**Written instruction**. Gather, from the listing beneath this task, every line holding the string "with".

**Supplied material**.
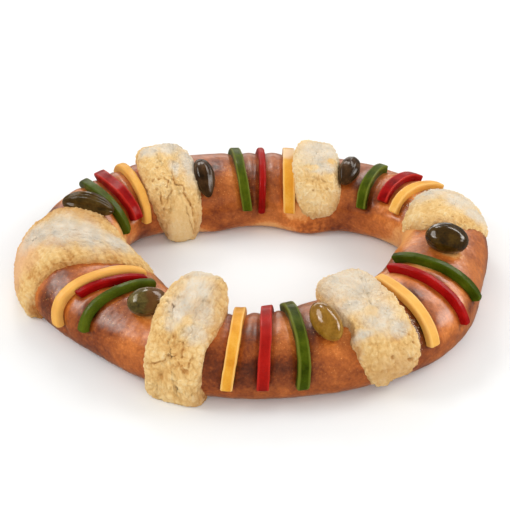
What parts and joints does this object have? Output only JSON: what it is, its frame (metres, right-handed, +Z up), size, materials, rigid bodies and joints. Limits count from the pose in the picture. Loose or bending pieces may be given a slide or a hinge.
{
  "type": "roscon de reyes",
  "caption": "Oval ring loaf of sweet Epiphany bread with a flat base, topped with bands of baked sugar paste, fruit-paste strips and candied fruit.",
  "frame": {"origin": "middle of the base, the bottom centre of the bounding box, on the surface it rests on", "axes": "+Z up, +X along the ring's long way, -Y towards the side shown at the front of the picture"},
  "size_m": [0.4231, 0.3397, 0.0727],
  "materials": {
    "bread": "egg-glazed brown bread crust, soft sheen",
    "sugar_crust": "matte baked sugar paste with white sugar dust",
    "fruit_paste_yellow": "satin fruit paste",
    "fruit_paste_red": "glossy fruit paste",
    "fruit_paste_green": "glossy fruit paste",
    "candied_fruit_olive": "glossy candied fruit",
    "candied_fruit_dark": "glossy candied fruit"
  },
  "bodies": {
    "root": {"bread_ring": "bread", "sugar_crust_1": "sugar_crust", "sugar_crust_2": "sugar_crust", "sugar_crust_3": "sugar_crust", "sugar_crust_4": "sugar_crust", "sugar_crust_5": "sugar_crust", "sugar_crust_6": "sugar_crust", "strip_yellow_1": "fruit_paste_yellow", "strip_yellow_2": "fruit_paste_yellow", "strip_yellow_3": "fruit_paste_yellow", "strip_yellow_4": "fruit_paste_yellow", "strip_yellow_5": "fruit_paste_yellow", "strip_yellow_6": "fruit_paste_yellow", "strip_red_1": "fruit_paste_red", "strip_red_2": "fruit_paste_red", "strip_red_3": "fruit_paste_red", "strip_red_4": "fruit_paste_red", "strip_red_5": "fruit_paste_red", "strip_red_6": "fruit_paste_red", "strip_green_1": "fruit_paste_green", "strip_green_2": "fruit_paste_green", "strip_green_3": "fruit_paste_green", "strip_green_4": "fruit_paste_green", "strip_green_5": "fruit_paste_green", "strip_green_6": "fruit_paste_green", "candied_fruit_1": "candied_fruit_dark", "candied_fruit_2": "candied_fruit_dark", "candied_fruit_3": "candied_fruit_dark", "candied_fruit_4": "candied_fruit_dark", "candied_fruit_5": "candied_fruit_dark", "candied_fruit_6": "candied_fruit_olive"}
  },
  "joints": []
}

==

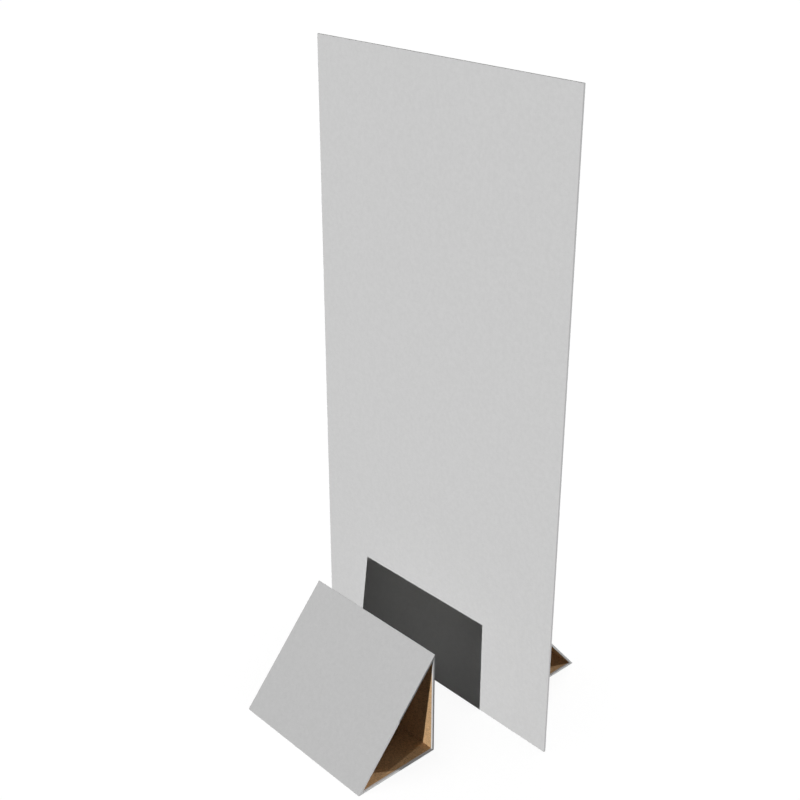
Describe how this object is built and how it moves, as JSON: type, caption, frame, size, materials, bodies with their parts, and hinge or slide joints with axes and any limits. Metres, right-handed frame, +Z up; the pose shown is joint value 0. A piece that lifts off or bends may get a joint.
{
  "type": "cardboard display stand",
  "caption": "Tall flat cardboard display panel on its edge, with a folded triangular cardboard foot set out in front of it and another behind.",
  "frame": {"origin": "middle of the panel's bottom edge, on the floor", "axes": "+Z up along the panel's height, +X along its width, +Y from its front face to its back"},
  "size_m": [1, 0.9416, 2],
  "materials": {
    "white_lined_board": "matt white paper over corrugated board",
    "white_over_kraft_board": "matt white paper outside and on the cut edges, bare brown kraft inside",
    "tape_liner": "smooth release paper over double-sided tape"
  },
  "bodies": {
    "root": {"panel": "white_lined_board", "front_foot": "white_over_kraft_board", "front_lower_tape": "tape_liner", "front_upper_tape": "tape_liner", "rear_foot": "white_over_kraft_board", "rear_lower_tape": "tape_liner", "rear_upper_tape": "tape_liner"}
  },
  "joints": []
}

==

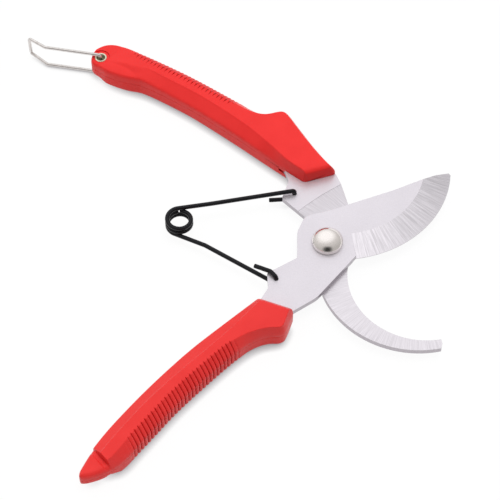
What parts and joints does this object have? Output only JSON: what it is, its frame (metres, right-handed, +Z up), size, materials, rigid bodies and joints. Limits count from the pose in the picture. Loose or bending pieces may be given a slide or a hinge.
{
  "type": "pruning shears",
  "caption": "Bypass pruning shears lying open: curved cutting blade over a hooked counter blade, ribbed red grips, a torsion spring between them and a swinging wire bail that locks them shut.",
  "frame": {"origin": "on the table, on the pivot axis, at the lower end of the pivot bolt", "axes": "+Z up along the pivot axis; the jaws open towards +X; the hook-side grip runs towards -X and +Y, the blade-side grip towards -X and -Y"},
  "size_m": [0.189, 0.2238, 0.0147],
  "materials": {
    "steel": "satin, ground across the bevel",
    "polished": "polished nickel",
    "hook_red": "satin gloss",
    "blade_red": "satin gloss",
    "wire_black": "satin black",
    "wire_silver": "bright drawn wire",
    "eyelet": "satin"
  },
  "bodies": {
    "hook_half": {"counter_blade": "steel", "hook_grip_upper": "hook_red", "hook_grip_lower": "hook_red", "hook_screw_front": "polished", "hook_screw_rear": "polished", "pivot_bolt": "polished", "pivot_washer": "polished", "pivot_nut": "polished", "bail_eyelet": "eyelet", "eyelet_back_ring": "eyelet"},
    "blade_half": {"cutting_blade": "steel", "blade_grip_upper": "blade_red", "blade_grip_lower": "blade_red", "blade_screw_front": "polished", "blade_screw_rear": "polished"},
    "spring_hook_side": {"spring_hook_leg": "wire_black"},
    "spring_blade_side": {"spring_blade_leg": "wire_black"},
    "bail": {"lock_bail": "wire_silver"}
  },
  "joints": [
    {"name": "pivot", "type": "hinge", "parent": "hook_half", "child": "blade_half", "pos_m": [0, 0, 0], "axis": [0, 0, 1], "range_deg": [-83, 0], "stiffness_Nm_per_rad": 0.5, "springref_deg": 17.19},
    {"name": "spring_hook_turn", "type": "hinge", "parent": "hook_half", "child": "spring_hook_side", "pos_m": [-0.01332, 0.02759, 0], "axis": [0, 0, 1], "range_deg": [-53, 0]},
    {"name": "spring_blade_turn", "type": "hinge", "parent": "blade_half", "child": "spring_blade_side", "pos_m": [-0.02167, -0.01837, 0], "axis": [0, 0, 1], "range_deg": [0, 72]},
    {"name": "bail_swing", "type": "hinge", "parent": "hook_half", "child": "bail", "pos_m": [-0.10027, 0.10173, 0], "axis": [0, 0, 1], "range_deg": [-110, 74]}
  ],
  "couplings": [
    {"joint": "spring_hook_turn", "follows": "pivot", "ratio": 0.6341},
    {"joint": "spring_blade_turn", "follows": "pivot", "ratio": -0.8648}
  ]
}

**Exercise answer**.
  "caption": "Oval ring loaf of sweet Epiphany bread with a flat base, topped with bands of baked sugar paste, fruit-paste strips and candied fruit.",
    "sugar_crust": "matte baked sugar paste with white sugar dust",
Describe how this object is built and how it moves, as JSON: type, caption, frame, size, materials, bodies with their parts, and hinge or slide joints with axes and any limits. Metres, right-handed frame, +Z up; the pose shown is joint value 0. A piece that lifts off or bends may get a joint.
  "caption": "Tall flat cardboard display panel on its edge, with a folded triangular cardboard foot set out in front of it and another behind.",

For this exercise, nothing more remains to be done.